Problem description — Everything from the line containing "# One file for each named piece" through the line containing "obj.matrix_parent_inverse = Matrix.Identity(4)" should be repeated exactly, and nothing else from the data.

Records from a dataset:
§ §

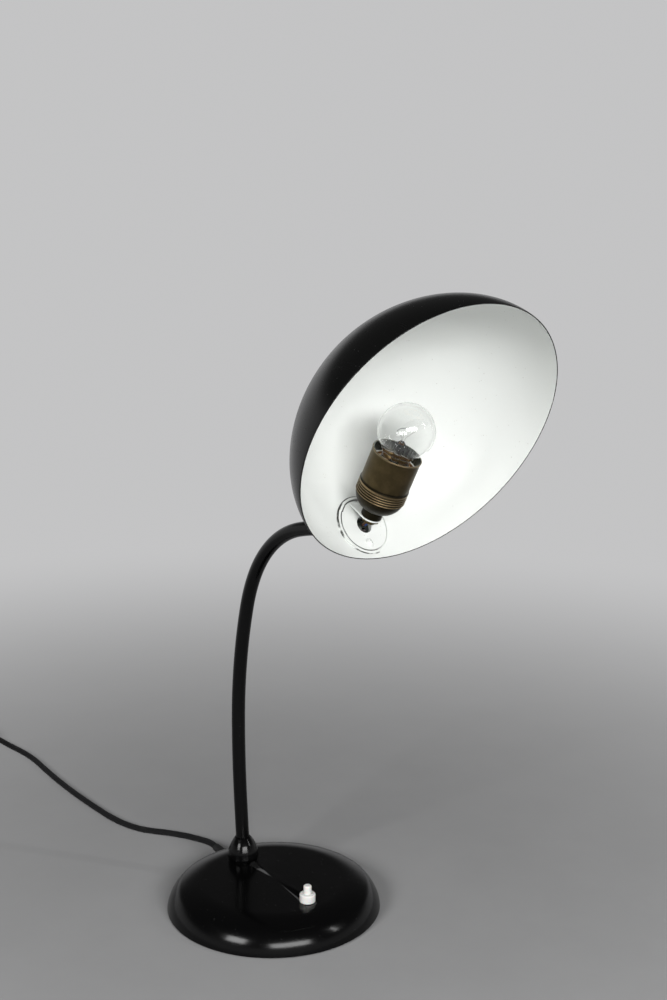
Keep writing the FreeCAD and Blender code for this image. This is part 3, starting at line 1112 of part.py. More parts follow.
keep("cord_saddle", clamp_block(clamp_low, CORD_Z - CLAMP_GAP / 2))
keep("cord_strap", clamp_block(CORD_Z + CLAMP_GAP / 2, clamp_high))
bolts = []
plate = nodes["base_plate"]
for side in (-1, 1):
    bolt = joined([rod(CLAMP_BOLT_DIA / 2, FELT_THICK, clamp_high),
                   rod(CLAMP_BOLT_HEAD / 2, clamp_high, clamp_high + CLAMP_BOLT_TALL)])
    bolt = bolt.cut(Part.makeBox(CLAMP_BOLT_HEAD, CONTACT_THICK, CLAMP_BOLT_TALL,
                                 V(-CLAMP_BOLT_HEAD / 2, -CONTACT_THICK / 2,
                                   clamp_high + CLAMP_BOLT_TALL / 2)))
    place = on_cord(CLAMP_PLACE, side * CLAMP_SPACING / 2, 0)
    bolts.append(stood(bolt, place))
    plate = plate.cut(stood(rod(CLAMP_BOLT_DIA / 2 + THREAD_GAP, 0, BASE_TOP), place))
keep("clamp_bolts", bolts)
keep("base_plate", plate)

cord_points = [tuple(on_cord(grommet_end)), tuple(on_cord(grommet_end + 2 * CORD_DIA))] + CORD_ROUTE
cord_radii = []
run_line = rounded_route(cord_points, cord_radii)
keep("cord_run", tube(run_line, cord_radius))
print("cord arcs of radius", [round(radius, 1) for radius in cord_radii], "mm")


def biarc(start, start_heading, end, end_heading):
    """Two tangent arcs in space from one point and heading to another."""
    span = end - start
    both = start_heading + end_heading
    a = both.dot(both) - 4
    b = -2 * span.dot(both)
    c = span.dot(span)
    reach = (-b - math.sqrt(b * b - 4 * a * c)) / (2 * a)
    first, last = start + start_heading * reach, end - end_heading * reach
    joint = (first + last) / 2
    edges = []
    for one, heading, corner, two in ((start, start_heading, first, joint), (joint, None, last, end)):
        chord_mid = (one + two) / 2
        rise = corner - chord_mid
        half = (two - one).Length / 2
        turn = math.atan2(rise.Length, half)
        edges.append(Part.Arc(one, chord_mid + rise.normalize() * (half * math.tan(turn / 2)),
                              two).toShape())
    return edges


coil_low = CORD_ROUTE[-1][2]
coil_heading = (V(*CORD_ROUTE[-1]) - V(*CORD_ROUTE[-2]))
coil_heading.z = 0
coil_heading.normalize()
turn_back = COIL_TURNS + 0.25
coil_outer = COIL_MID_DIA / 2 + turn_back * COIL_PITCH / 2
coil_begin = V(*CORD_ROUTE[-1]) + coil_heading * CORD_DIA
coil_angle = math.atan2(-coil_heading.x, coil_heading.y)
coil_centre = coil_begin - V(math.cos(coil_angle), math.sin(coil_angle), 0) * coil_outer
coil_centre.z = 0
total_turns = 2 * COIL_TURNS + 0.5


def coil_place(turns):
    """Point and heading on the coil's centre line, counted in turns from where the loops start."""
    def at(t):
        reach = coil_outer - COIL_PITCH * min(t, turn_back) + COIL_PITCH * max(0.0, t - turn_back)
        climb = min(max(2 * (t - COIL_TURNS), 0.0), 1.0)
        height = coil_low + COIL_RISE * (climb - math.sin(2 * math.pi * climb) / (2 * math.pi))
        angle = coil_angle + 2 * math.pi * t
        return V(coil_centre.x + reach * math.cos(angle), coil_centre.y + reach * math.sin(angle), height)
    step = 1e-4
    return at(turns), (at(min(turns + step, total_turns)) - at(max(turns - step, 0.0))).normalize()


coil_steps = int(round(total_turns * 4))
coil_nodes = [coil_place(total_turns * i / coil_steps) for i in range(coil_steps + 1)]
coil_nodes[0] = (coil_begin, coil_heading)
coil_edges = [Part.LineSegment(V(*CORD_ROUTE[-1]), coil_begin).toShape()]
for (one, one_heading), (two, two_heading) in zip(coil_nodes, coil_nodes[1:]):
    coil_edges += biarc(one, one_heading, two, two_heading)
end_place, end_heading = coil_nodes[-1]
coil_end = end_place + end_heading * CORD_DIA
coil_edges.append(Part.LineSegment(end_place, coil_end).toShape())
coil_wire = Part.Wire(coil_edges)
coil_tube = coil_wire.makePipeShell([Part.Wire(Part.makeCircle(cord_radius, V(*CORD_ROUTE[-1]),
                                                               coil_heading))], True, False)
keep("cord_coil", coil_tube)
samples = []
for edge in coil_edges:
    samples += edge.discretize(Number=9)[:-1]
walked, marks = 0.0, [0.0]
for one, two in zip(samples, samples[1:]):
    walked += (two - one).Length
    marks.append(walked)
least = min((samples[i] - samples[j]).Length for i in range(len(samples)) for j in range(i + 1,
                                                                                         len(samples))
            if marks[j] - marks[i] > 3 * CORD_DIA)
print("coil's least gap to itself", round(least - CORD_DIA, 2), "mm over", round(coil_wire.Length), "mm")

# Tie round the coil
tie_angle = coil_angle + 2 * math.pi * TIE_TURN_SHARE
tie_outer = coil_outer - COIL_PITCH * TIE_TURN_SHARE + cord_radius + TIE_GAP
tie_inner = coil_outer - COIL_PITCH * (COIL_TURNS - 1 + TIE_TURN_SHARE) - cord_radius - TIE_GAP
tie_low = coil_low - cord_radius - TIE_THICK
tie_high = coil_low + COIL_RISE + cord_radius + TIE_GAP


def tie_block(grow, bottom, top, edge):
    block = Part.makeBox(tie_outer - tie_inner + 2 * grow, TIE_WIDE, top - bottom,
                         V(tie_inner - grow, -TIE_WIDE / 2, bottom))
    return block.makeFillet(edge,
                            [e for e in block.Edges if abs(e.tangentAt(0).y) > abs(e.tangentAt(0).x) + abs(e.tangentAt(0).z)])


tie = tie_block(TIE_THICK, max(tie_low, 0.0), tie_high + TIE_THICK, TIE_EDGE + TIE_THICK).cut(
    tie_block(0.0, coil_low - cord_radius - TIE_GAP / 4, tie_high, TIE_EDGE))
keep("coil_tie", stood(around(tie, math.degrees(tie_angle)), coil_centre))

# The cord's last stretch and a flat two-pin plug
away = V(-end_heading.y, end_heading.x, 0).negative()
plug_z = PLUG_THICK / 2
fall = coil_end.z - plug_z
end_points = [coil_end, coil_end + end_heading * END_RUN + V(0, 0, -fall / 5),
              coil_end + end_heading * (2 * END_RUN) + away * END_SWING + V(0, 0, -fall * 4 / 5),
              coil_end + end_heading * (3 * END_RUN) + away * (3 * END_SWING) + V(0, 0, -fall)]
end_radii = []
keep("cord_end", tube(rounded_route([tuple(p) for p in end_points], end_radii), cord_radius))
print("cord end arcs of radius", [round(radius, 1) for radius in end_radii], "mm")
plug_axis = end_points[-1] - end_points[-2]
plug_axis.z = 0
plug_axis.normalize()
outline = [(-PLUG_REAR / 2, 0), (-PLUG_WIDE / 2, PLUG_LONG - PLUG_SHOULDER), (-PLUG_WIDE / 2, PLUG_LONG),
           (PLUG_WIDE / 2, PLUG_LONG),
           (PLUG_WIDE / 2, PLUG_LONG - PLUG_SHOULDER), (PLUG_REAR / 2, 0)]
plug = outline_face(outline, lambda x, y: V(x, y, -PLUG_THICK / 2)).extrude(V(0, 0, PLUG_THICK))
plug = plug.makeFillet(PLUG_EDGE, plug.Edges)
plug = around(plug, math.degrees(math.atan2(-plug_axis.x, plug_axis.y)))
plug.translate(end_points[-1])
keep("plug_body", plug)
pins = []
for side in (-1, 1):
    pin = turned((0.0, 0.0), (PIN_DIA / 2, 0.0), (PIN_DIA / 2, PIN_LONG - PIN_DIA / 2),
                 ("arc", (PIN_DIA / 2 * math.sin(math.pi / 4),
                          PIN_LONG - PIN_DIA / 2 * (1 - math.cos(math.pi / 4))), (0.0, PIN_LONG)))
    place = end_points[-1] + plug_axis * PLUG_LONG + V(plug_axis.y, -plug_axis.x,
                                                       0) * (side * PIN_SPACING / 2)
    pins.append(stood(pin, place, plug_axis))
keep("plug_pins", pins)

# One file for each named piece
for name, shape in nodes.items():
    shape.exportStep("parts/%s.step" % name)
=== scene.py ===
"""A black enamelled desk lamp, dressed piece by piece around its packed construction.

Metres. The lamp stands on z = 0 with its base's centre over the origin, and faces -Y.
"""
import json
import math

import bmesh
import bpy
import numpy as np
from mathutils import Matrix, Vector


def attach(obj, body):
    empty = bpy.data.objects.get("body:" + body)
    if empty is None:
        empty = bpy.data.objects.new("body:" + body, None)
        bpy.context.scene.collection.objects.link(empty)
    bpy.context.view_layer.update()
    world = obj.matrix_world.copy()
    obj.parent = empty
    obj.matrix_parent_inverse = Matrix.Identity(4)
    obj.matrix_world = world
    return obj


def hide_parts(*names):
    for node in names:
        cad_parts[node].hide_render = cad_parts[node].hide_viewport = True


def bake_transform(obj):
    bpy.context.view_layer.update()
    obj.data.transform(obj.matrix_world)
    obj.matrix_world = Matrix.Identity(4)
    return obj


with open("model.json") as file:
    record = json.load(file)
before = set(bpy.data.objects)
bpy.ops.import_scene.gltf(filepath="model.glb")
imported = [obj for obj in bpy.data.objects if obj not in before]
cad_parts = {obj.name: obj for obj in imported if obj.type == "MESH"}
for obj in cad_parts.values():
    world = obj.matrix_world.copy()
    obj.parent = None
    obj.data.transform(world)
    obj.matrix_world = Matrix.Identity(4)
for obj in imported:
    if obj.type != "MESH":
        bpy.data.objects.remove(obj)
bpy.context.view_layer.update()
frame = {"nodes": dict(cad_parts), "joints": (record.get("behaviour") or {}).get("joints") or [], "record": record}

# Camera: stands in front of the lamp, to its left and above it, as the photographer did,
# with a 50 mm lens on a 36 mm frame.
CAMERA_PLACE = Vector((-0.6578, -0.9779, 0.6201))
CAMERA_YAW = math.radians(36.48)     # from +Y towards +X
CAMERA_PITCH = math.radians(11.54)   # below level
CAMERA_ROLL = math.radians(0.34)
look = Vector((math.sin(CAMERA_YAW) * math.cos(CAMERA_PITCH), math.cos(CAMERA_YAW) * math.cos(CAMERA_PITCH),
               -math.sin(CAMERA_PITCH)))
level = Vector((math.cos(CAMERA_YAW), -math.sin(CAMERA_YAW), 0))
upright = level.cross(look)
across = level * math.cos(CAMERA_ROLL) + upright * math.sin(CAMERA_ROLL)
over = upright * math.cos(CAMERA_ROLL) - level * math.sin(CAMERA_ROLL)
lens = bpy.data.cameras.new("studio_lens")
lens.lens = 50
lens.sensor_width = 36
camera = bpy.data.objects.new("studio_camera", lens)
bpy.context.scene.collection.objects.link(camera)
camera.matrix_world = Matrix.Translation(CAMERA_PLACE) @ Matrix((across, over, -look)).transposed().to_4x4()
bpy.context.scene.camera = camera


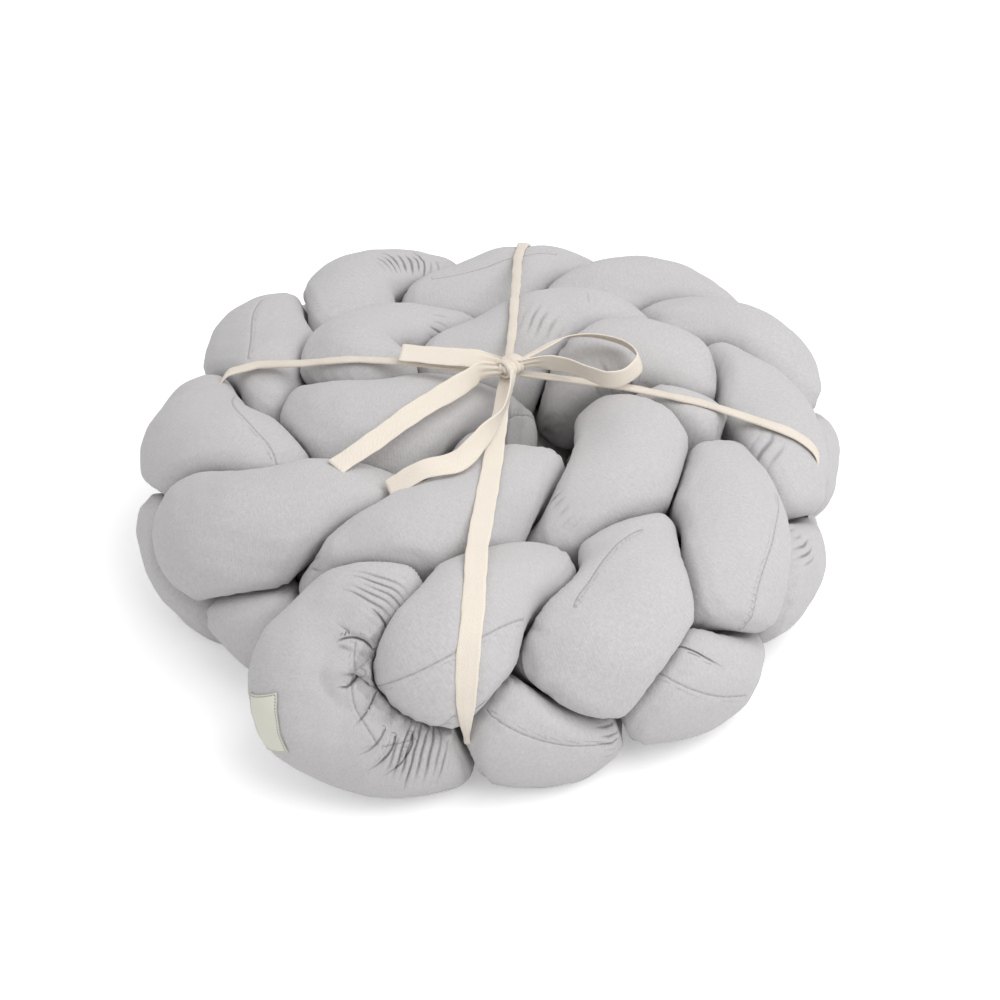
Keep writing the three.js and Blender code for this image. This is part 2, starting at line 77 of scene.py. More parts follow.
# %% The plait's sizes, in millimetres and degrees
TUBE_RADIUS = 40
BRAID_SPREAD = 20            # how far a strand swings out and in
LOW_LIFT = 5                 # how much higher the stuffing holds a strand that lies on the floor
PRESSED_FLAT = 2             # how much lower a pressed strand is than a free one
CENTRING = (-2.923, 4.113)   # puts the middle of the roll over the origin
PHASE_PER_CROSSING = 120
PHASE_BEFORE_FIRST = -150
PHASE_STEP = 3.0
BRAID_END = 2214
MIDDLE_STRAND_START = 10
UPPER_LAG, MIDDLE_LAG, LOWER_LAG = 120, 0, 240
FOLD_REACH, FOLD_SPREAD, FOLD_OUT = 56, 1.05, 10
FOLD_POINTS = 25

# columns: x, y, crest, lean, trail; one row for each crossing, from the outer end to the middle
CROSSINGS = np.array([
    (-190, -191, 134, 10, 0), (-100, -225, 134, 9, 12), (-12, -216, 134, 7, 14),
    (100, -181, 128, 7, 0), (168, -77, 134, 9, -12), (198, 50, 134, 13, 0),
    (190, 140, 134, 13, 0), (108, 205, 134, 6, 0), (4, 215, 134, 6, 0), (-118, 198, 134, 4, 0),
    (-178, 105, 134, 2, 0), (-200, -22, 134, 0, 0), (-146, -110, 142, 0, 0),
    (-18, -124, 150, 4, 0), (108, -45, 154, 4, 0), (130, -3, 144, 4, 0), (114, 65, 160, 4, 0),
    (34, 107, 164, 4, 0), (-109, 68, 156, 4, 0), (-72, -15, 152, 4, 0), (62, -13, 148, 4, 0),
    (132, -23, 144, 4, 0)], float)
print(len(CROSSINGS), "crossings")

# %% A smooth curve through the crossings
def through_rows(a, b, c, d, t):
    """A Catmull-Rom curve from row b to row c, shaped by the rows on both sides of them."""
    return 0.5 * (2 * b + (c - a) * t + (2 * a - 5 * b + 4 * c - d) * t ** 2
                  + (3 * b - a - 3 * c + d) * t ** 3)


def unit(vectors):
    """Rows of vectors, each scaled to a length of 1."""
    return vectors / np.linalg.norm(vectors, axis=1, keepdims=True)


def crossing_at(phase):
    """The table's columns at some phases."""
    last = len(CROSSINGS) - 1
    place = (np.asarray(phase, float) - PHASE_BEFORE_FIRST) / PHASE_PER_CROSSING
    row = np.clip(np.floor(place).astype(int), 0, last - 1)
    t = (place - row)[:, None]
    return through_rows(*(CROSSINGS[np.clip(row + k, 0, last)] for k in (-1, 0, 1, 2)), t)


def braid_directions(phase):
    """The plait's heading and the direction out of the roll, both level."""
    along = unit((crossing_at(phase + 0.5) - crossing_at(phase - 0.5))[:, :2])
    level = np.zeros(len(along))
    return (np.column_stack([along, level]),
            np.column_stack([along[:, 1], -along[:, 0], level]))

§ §

Task answer —
# One file for each named piece
for name, shape in nodes.items():
    shape.exportStep("parts/%s.step" % name)
=== scene.py ===
"""A black enamelled desk lamp, dressed piece by piece around its packed construction.

Metres. The lamp stands on z = 0 with its base's centre over the origin, and faces -Y.
"""
import json
import math

import bmesh
import bpy
import numpy as np
from mathutils import Matrix, Vector


def attach(obj, body):
    empty = bpy.data.objects.get("body:" + body)
    if empty is None:
        empty = bpy.data.objects.new("body:" + body, None)
        bpy.context.scene.collection.objects.link(empty)
    bpy.context.view_layer.update()
    world = obj.matrix_world.copy()
    obj.parent = empty
    obj.matrix_parent_inverse = Matrix.Identity(4)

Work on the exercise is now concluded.